Former Union Minister P Chidambaram is shocked. As the mercury dipped in the national capital, P Chidambaram took to social media to claim that Kerala government’s order to make ‘offensive’ post on social media punishable by 5 years in prison has shocked him.
Shocked by the law made by the LDF government of Kerala making a so-called ‘offensive’ post on social media punishable by 5 years in prison— P. Chidambaram (@PChidambaram_IN) November 22, 2020
This shock experienced by P Chidambaram has shocked me, to put it mildly.
*Cough* Sec 66A of IT Act *cough*
It was in October 2012, when under the draconian section 66A of the IT Act the then Union Finance Minister P Chidambaram’s son got a man arrested for “offensive” tweets against him. Local Crime Branch of CID Police in Puducherry had gone to arrest then 45-year-old Ravi, owner of a plastic packing material factory, for tweeting ‘offensive’ messages to Karti on three occasions from 2011.
Srinivasan had accused Karti of corruption. This is what Karti had tweeted in defence of getting a man arrested for accusing him of corruption.
Free speech is subject to reasonable restrictions. I have a right to seek constitutional/legal remedies over defamatory/scurrilous tweets— Karti P Chidambaram (@KartiPC) October 31, 2012
Eight years down the line, Karti is facing investigation in number of cases including money laundering and having undisclosed foreign assets.

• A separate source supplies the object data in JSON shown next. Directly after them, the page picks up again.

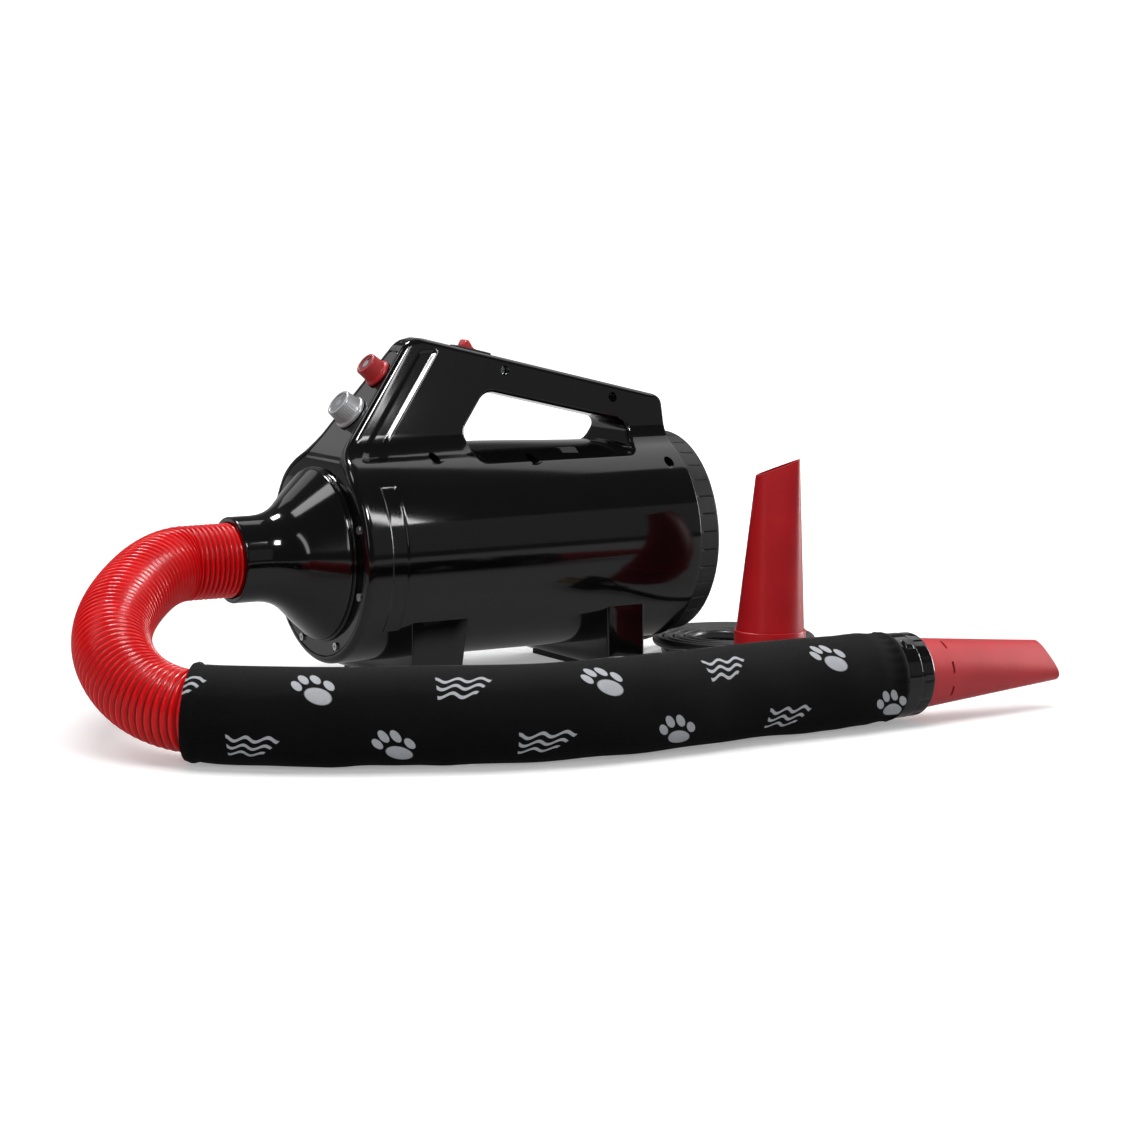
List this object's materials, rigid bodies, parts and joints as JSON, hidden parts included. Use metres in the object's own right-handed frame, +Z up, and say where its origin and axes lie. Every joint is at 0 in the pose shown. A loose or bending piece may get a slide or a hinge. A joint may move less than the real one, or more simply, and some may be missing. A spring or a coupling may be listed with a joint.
{
  "type": "pet dryer",
  "caption": "Portable blower for drying animals: barrel with carrying handle, hose in a cloth sleeve, swivelling flat nozzle and a spare nozzle.",
  "frame": {"origin": "on the floor, on the middle plane, under the middle of the front foot", "axes": "+X along the barrel from the air outlet to the filter end, +Z up, +Y to the far side"},
  "size_m": [0.6981, 0.4725, 0.2677],
  "materials": {
    "black_shell": "glossy black moulded plastic",
    "dark_plastic": "satin black moulded plastic",
    "red_plastic": "red translucent moulded plastic",
    "red_hose": "glossy red flexible plastic",
    "silver_knob": "satin silver",
    "steel": "plated steel",
    "iron": "lacquered laminations",
    "copper": "enamelled copper",
    "carbon": "pressed carbon",
    "brass": "bare brass",
    "tin": "zinc-plated sheet",
    "alloy": "plain aluminium",
    "white_plastic": "heat-proof moulding",
    "board_green": "circuit board",
    "rubber": "black rubber",
    "foam": "open foam",
    "cloth": "black knitted sleeve",
    "cord": "black flexible lead"
  },
  "bodies": {
    "dryer": {"brush_holders": "brass", "brushes": "carbon", "case_screws": "steel", "control_board": "board_green", "cord_coil": "cord", "cord_gland": "cord", "diffuser": "tin", "fan_housing": "tin", "field_winding": "copper", "front_bearing": "steel", "front_foot_pad": "rubber", "front_panel": "dark_plastic", "heat_control": "tin", "heat_nut": "steel", "heat_sink": "alloy", "heater": "alloy", "heater_frame": "white_plastic", "hose": "red_hose", "hose_cuff": "black_shell", "hose_sleeve": "cloth", "housing_left": "black_shell", "housing_right": "black_shell", "motor_bracket": "dark_plastic", "motor_can": "tin", "motor_mount": "rubber", "outlet_cone": "black_shell", "panel_screws": "steel", "plug": "cord", "plug_pins": "brass", "power_cord": "cord", "power_switch": "dark_plastic", "rear_bearing": "steel", "rear_foot_pad": "rubber", "speed_control": "tin", "speed_nut": "steel", "stator": "iron"},
    "speed_dial": {"speed_knob": "silver_knob", "speed_shaft": "white_plastic"},
    "heat_dial": {"heat_knob": "red_plastic", "heat_shaft": "white_plastic"},
    "rocker": {"power_rocker": "red_plastic"},
    "rotor": {"rotor_shaft": "steel", "armature": "iron", "commutator": "copper", "front_impeller": "alloy", "rear_impeller": "alloy"},
    "filter": {"filter_basket": "dark_plastic", "filter_foam": "foam"},
    "cover": {"rear_cover": "black_shell", "rear_grille": "dark_plastic"},
    "collar": {"swivel_collar": "black_shell"},
    "fitted_nozzle": {"nozzle": "red_plastic"},
    "loose_nozzle": {"spare_nozzle": "red_plastic"}
  },
  "joints": [
    {"name": "speed_turn", "type": "hinge", "parent": "dryer", "child": "speed_dial", "pos_m": [-0.03807, 0, 0.21075], "axis": [-0.7848, 0, 0.6198], "range_deg": [-270, 0]},
    {"name": "heat_turn", "type": "hinge", "parent": "dryer", "child": "heat_dial", "pos_m": [-0.01477, 0, 0.24025], "axis": [-0.7848, 0, 0.6198], "range_deg": [-270, 0]},
    {"name": "power_rock", "type": "hinge", "parent": "dryer", "child": "rocker", "pos_m": [0.06576, 0, 0.25497], "axis": [0, -1, 0], "range_deg": [0, 14]},
    {"name": "rotor_spin", "type": "hinge", "parent": "dryer", "child": "rotor", "pos_m": [0.044, 0, 0.104], "axis": [1, 0, 0], "continuous": true},
    {"name": "filter_pull", "type": "slide", "parent": "dryer", "child": "filter", "axis": [1, 0, 0], "range_m": [0, 0.045]},
    {"name": "cover_twist", "type": "hinge", "parent": "filter", "child": "cover", "pos_m": [0.238, 0, 0.104], "axis": [1, 0, 0], "range_deg": [0, 20]},
    {"name": "collar_swivel", "type": "hinge", "parent": "dryer", "child": "collar", "pos_m": [0.235, -0.346, 0.034], "axis": [1, 0, 0], "continuous": true},
    {"name": "nozzle_pull", "type": "slide", "parent": "collar", "child": "fitted_nozzle", "axis": [1, 0, 0], "range_m": [0, 0.06]},
    {"name": "spare_nozzle_lift", "type": "slide", "parent": "dryer", "child": "loose_nozzle", "axis": [0, 0, 1], "range_m": [0, 0.2]}
  ]
}
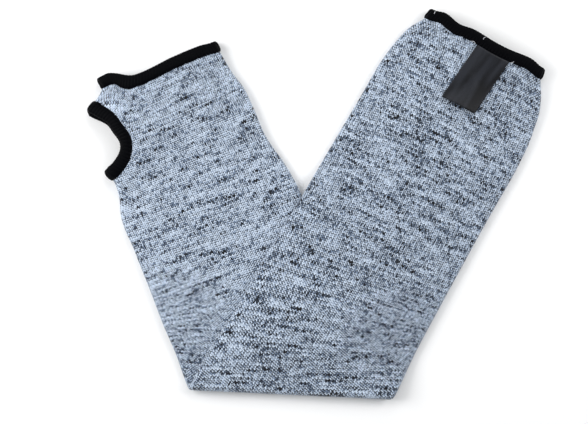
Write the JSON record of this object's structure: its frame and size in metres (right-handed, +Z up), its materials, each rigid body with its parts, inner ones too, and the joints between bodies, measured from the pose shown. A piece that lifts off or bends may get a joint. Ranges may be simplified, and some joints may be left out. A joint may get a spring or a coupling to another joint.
{
  "type": "cut resistant sleeve",
  "caption": "Knitted protective arm sleeve, open at both ends, with an edged thumb slot, folded once on a slant and lying flat.",
  "frame": {"origin": "on the table, under the middle of the part's box", "axes": "+Z up from the table, +X along the fold towards the arm leg, +Y from the fold towards the mouths"},
  "size_m": [0.276, 0.2362, 0.0145],
  "materials": {
    "knit": "fine marl stockinette knit, pale blue-grey flecked with dark slate",
    "edging": "dense black overlock thread",
    "label": "woven black satin"
  },
  "bodies": {
    "root": {"knit_body": "knit", "hand_edging": "edging", "thumb_edging": "edging", "arm_edging": "edging", "label": "label"}
  },
  "joints": []
}
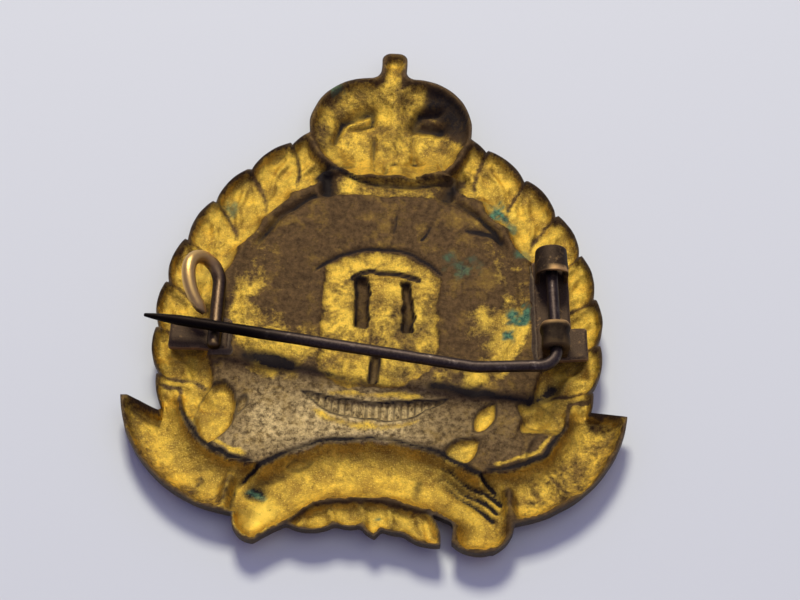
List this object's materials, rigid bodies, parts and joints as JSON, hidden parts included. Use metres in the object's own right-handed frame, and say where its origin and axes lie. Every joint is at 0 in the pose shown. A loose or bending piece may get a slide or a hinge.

The law was passed by P Chidambaram’s ‘zero loss‘ colleague, Kapil Sibal. Perhaps Congress leaders just did not want the aam janta to question Congress leaders and their family members over allegations of corruption.
Section 66A of IT Act came into force in 2010. Ravi’s arrest based on Karti’s complaint was one of the first incidents of arrest of someone over ‘freedom of expression’. The section was punishable for up to three years in jail over social media posts which are ‘grossly offensive or has menacing character’. Perhaps Chidambaram is shocked that Kerala government put jail time of 5 years, two years more than what they had stated.
That’s not it, though. If you posted any information you knew to be false, but posted only to cause ‘annoyance, inconvenience, danger, obstruction, insult, injury, criminal intimidation, enmity, hatred, or ill will’, a non-bailable arrest warrant awaited you. How dare you cause someone annoyance or inconvenience over social media under non-fascist Congress rule? After all, isn’t Congress synonymous to freedom of speech?
When passing this law, Sibal had claimed he did not intend to censor social media.
Just few days after Karti got the businessman arrested, two girls in Palghar were arrested for questioning the call for Mumbai bandh on death of Shiv Sena founder Bal Thackeray’s death. Again under the Section 66A of IT Act brought in by Kapil Sibal. Thackeray was head of a political outfit. In 2012, Maharashtra had a Congress-run government. Years later, his son, Uddhav Thackeray would join hands with Congress and NCP and form the government in Maharashtra.
Cartoonist Aseem Trivedi was arrested in Mumbai in September 2012, under section 66A of IT Act as well as various other provisions over allegations of ‘insulting’ the national emblem and drawing a cartoon. Speaking of cartoons, another politician who took an offence at her cartoon was West Bengal Chief Minister Mamata Banerjee. A Jadavpur University professor was arrested in April 2012 for circulating ‘anti-Mamata’ cartoons.
And I’m not even beginning to talk about Indira Gandhi imposed Emergency and what it did to freedom of any kind. Apple hadn’t fallen far from the tree as her father, India’s first prime minister, Jawaharlal Nehru got poet Majrooh Sultanpuri arrested for criticism who had to spend good two years in jail.
Hence, when Congress leaders express shock at anyone ‘stifling freedom of expression’, it is nothing short of shocking.